The first Flower Kings’ album begins with the title song, an upbeat psychedelic excursion. “Welcome back. . . welcome back to the world.” One of the nicest things about Stolt’s writing is his uncanny and ingenious ability to mix taste and class with exploration. Though his writings fits so nicely in the genre of rock, its playfulness has much in common with jazz fusion. And, Stolt is eminently smart and inquisitive.
Soaring vocal harmonies (rather complex at times), jazz-like runs, and humane and gorgeous lyrics help define almost all of Stolt’s music. In recent years, he’s revealed a darker, more critical side in and with his lyrics, but this has been well earned. On Desolation Rose, the latest album by the Flower Kings, Stolt’s observations are wise and sad rather than bitter and distraught.
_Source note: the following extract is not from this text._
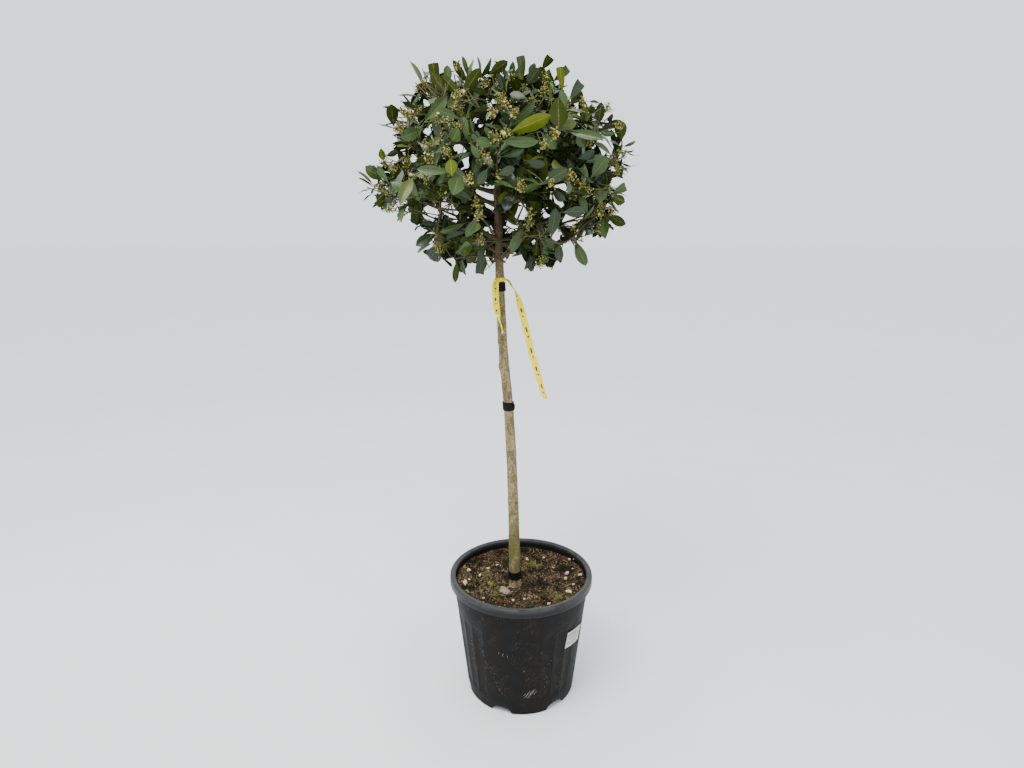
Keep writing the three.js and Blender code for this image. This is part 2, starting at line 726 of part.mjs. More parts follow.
function buildPlant() {
  const plant = new THREE.Group();
  plant.add(named("pot", buildPot(), MATERIALS.plastic));
  plant.add(named("compost", buildCompost(), MATERIALS.compost));
  plant.add(named("pot_label", buildLabel(), MATERIALS.label));
  plant.add(named("stem", buildStem(), MATERIALS.bark));
  for (const band of BANDS) plant.add(named(band.name, buildBand(band), MATERIALS.band));
  const stemClear = solidOf(buildStem(SEAT_GAP));
  plant.add(named("tape_wrap", buildTapeWrap(), MATERIALS.tape));
  plant.add(named("tape_tail", tapeStrip(TAPE_TAIL, 54, -20), MATERIALS.tape));
  plant.add(named("tape_loop", tapeStrip(TAPE_LOOP, 141, 20), MATERIALS.tape));

  const masses = layOutMasses();
  for (const mass of masses) {
    const limb = taperedLimb(mass.path, mass.girth, BOUGH.tipGirth, BOUGH.sides, BOUGH.steps);
    const seated = mass.name === "top" ? limb : geometryOf(largest(solidOf(limb).subtract(stemClear)));
    plant.add(named(`bough_${mass.name}`, seated, MATERIALS.bough));
  }
  const clearance = limbClearanceOf(masses);
  const groups = spreadShoots(masses);
  masses.forEach((mass, i) => {
    const foliage = growMass(masses, mass, groups[i], clearance);
    plant.add(named(`foliage_${mass.name}`, geometryOf(foliage), MATERIALS.foliage));
  });
  return plant;
}

const plant = buildPlant();
export default plant;
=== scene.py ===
"""The finished look of a holly grown as a half standard in a nursery pot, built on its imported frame.

Sizes are millimetres in the part's own frame: +Z up, the viewer on the -Y side, and the origin under the
middle of the pot. They become metres when a mesh is made.
"""
import json
import logging
from collections.abc import Iterable, Sequence
from dataclasses import dataclass, field
from enum import Enum
from math import asin, atan2, cos, degrees, exp, hypot, inf, pi, radians, sin, sqrt, tan

import bmesh
import bpy
import numpy as np
from mathutils import Matrix, Vector, noise

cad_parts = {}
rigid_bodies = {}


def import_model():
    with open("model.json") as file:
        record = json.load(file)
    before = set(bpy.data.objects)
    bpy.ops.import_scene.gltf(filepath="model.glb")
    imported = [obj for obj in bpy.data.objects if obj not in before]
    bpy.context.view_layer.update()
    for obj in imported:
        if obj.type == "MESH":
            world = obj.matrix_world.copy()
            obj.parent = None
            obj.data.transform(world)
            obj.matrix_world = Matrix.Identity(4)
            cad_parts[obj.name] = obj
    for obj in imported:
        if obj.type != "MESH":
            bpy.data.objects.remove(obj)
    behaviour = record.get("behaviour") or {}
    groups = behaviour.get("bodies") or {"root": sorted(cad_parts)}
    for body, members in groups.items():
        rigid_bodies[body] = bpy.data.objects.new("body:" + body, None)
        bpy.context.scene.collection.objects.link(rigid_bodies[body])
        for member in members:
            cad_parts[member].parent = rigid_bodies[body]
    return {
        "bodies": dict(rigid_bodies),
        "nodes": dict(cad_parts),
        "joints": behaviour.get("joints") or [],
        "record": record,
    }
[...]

Interesting sound effects and atmospherics emerge unexpectedly around every corner of the first album. Whistles, trains, dings, scratches, bells, Latin rhythms, woodwinds, references to Hitchcock movies, and a general state of contentment pervade the entire work. Some songs don’t even reach the two-minute mark, while the opening and final tracks exceed 13 minutes each.
Roine Stolt. The Pale Rider and a Flower King.
Interestingly enough, BACK TO THE WORLD OF ADVENTURES is roughly divided between instrumental numbers and vocal numbers—but the album is merely a shadow of what is and was to come. Mystery had beckoned and Stolt consented. Don’t get me wrong. BACK is an outstanding album in every way, but it really is only a beginning of a majestic journey that continues to this day. Reviewers and admirers almost always point out how “prolific” Stolt is. What an understatement. Not only would 11 more studio albums from the band follow—with Stolt leading all—but there were still solo albums, the Tangent albums, Transatlantic albums, Kaipa albums, Agents of Mercy albums, and . . . the list continues. Looking at Stolt’s complete discography is simply mind boggling. Never a moment of dullness in the Swede’s life. I envy his biographer.
Twenty years old. Happy birthday, Flower Kings. Sadly, I didn’t meet you until your fifth birthday. Still, it’s been a brilliant decade and a half ride with you.